Just 1 percent of Americans age 25 and older have earned the highest academic degree – a Ph.D. The Fall/Winter edition of UCONN Magazine provides insight into the long and winding path to earning a Ph.D. through the eyes of Donald Edmondson in the story: “Surviving the Ph.D. Process.” Edmondson received his doctoral degree in psychology earlier this year.
On average, earning a doctorate takes 7.9 years of long hours involving compulsory coursework, extensive lab work, meetings, frequent library visits, and trips to conferences, as well as teaching and mentoring students. Writer Stefanie Dion Jones followed Edmondson’s journey during the final year of his work.
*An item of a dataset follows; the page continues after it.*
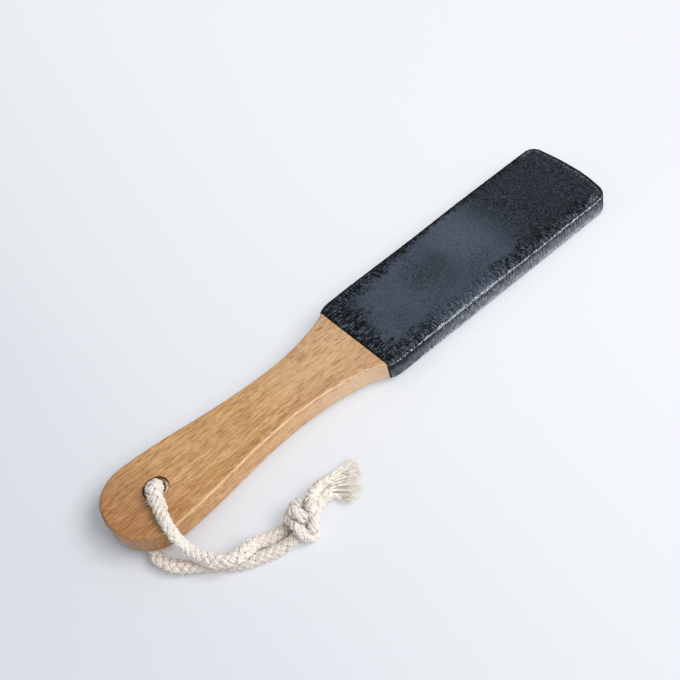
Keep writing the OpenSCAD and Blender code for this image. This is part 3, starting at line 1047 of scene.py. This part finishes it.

Other highlights of the latest edition of UCONN Magazine include:
- Details of the $600 million Campaign for UConn – Our University. Our Moment. – the largest fund raising effort in the more than 125-year history of the University; the campaign aims to further secure UConn’s place as a national and international leader in higher education;
- A profile of David J. Stockton ’76 (CLAS), ’76 MA, the chief economist for the Federal Reserve’s Division of Research and Statistics, who advises Federal chairman Ben Bernanke on the nation’s economy;
- A piece by Alexis Dudden, associate professor of history in the College of Liberal Arts and Sciences, discussing new opportunities for the U.S. to establish peaceful relations and stability in Northeast Asia;
- And an article about Tom Morawetz, Tapping Reeve Professor of Law and Ethics in the School of Law, who believes that using literature helps law students broaden their thinking about their future profession and themselves. For the past 15 years, he has taught two courses on how literature can help future attorneys to understand the law, and has published a book Literature and the Law.
Selected articles from this edition will also run on UConn Today.